Department of Mathematics

Rodrigo Bañuelos

Rodrigo Bañuelos Portrait
  • PhD: University of California, Los Angeles 1984
  • Title: Professor of Mathematics
  • Research Interests: probability and its applications to harmonic analysis, partial differential equations, spectral theory, and geometry
  • Office: MATH 428
  • Email: banuelos@purdue.edu
  • Homepage: http://www.math.purdue.edu/~banuelos/

RESEARCH INTERESTS
My research is at the interface of probability, harmonic analysis, and spectral theory. As reflected by my list of publications, I have devoted considerable time to the following areas of research. For a detail list of papers related to these topics, please visit "Publications (MathSciNet & Other)" and "Recent Papers" by clicking on the above links.

  1. In recent years I worked on spectral and isoperimetric properties of symmetric stable and more general Lévy processes. From many points of view, these stochastic processes are natural extensions of Brownian motion. But despite the now extensive literature on their potential theory and the progress made on their spectral theory in recent years, there are many fascinating questions that remain open. We mention, as an example, the second term Weyl asymptotics for the number of eigenvalues in smooth, bounded, domains in Euclidean space for the generators associated with these processes. We have advertised this problem widely in recent years and while there is some recent progress in understanding aysptotics for stable processes (such as heat trace), this problem remains completely open. We should mention here that the classical (and very powerful techniques of Ivrii, Melrose, and others) do not apply to this problem, at least not in any direct way.

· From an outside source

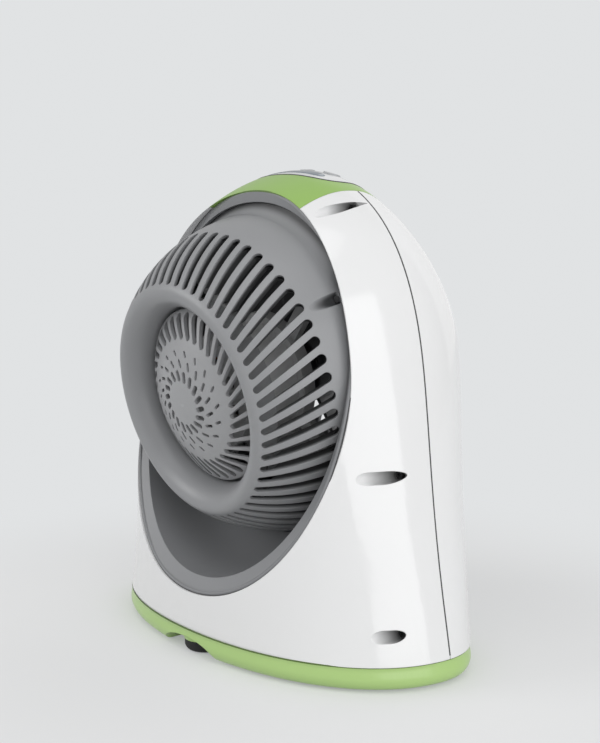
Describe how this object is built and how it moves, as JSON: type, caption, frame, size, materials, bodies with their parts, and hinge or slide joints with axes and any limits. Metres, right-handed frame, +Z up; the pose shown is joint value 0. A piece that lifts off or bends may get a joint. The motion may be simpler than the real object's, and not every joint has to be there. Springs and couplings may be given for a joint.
{
  "type": "air circulator fan",
  "caption": "Table air circulator: a slotted ball-shaped fan head that tilts inside an egg-shaped two-shell housing with a coloured top cover and base.",
  "frame": {"origin": "under the middle of the whole fan, on the surface that it stands on", "axes": "+Z up, +Y towards the rear with the slotted ball, -Y towards the front grille, X along the tilt axis"},
  "size_m": [0.2992, 0.1809, 0.3096],
  "materials": {
    "white_shell": "glossy white moulding",
    "green_cover": "satin green moulding",
    "green_base": "satin light green moulding",
    "grey_liner": "satin mid-grey moulding",
    "grey_head": "satin grey moulding",
    "light_grey_cover": "satin light grey moulding",
    "dark_plastic": "matt dark grey moulding",
    "panel_white": "glossy pale moulding",
    "window_smoke": "smoked clear plastic",
    "button_grey": "satin grey moulding",
    "rubber_black": "matt black rubber",
    "screw_steel": "zinc-plated steel",
    "motor_steel": "pressed and coated steel",
    "stator_steel": "laminated steel",
    "copper_wire": "enamelled copper wire",
    "bronze": "sintered bronze",
    "board_green": "glass-fibre board",
    "acetal": "acetal",
    "felt_dark": "pressed felt",
    "impeller_grey": "matt dark grey moulding"
  },
  "bodies": {
    "root": {"rear_shell": "white_shell", "front_shell": "white_shell", "top_cover": "green_cover", "base_tray": "green_base", "rear_liner": "grey_liner", "front_liner": "grey_liner", "control_panel": "panel_white", "display_window": "window_smoke", "control_board": "board_green", "press_switches": "dark_plastic", "rear_foot": "rubber_black", "side_feet": "rubber_black", "shell_screws": "screw_steel", "base_screws": "screw_steel", "cord_gland": "dark_plastic", "power_board": "board_green", "transformer": "motor_steel", "capacitor": "dark_plastic", "board_screws": "screw_steel", "pivot_bushes": "acetal", "friction_washers": "felt_dark"},
    "head": {"rear_grille": "grey_head", "motor_cover": "light_grey_cover", "head_front_shell": "grey_head", "front_grille": "grey_head", "front_badge": "light_grey_cover", "motor_mount": "dark_plastic", "motor_front_bell": "motor_steel", "motor_rear_bell": "motor_steel", "stator_core": "stator_steel", "stator_windings": "copper_wire", "front_bearing": "bronze", "rear_bearing": "bronze", "head_screws": "screw_steel", "motor_screws": "screw_steel", "pivot_pins": "dark_plastic"},
    "rotor": {"shaft": "screw_steel", "rotor_core": "stator_steel", "impeller": "impeller_grey", "impeller_nut": "dark_plastic"},
    "timer_button": {"timer_button": "button_grey"},
    "power_button": {"power_button": "button_grey"},
    "speed_button": {"speed_button": "button_grey"}
  },
  "joints": [
    {"name": "head_tilt", "type": "hinge", "parent": "root", "child": "head", "pos_m": [0, 0.0022, 0.1778], "axis": [1, 0, 0], "range_deg": [-34.4, 10.6]},
    {"name": "impeller_spin", "type": "hinge", "parent": "head", "child": "rotor", "pos_m": [0, 0.0022, 0.1778], "axis": [0, 0.9829, -0.184], "continuous": true},
    {"name": "timer_button_press", "type": "slide", "parent": "root", "child": "timer_button", "axis": [0, 0, -1], "range_m": [0, 0.001], "stiffness_N_per_m": 600},
    {"name": "power_button_press", "type": "slide", "parent": "root", "child": "power_button", "axis": [0, 0, -1], "range_m": [0, 0.001], "stiffness_N_per_m": 600},
    {"name": "speed_button_press", "type": "slide", "parent": "root", "child": "speed_button", "axis": [0, 0, -1], "range_m": [0, 0.001], "stiffness_N_per_m": 600}
  ]
}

  2. For several years I worked on applications of martingale inequalities to various areas of analysis and in particular to Lp-estimates for singular integrals and other operators which arise from conditional exceptions of transformations of stochastic integrals. These operators include the classical Hilbert transform, the Riesz transforms, the Beurling-Ahlfors (BA) operator, operators of Laplace trasnsform-type, versions of these for the Ornstein-Uhlenbeck semigroup and versions on manifolds. An advantage of the martingale methods is that they give sharp, or nearly sharp, bounds which often do not depend on the geometry of the space where the operators are defined. These techniques have led to the best results thus far on a celebrated conjecture of T. Iwaniec (1982) which asserts that the Lp-norm, for p strictly between 1 and infinity, of the BA operator is p*-1, where p* is the maximum of p and its conjugate exponent. There are interesting consequences of this conjecture to quasiconformal mappings and to regularity results for solutions of certain nonlinear PDE's. By replacing the Brownian motion with other Lévy processes, the class of multipliers that can be studied by these methods can be considerably enlarged. The martingale study of these operators also leads to many interesting questions on martingale inequalities and other applications and these have been investigated in recent years by several authors.

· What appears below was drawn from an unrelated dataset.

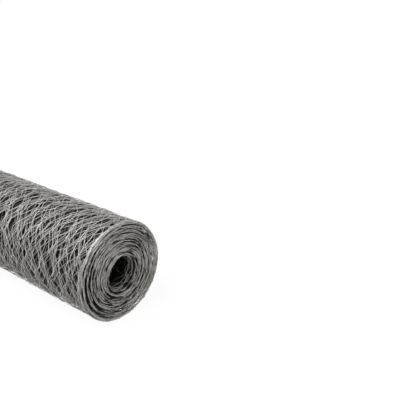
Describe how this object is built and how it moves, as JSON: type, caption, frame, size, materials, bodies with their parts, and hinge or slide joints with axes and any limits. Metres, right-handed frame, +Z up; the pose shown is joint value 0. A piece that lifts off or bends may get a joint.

  3. The "hot-spots" conjecture has been one of my favorite problems for several years. Although I don't spend much time thinking about it these days primarily because I have had no new ideas on how to proceed, I follow with interest the work of other on the problem. The conjecture, made in 1974 by Jeff Rauch of the University of Michigan (which I learned directly from Jeff during a visit to Ann Arbor in the mid 90's) asserts that the maximum (and minimum) of the first non-constant Neumann eigenfunction for a smooth bounded domain in Rn is attained on the boundary and only on the boundary of the domain. Without any assumptions on the domain the conjecture is false. However, it is widely believe to be true for convex domains but this remains open even in two dimensions and even for arbitrary triangles. With some understanding of the geometry of the nodal curve of the eigenfunction, the conjecture reduces to a maximum principle for a mixed (Dirichlet-Neumann) boundary value problem. One can then relate this problem to properties of Brownian motion in the domain with killing and reflection. The Brownian motion approach to the problem was initiated in our article titled "On the 'hot spots' conjecture of J.Rauch," co-author with K.Burdzy of the University of Washington, Seattle, and published in 1999. I have written several other papers on this subjects which appear in my list of publications.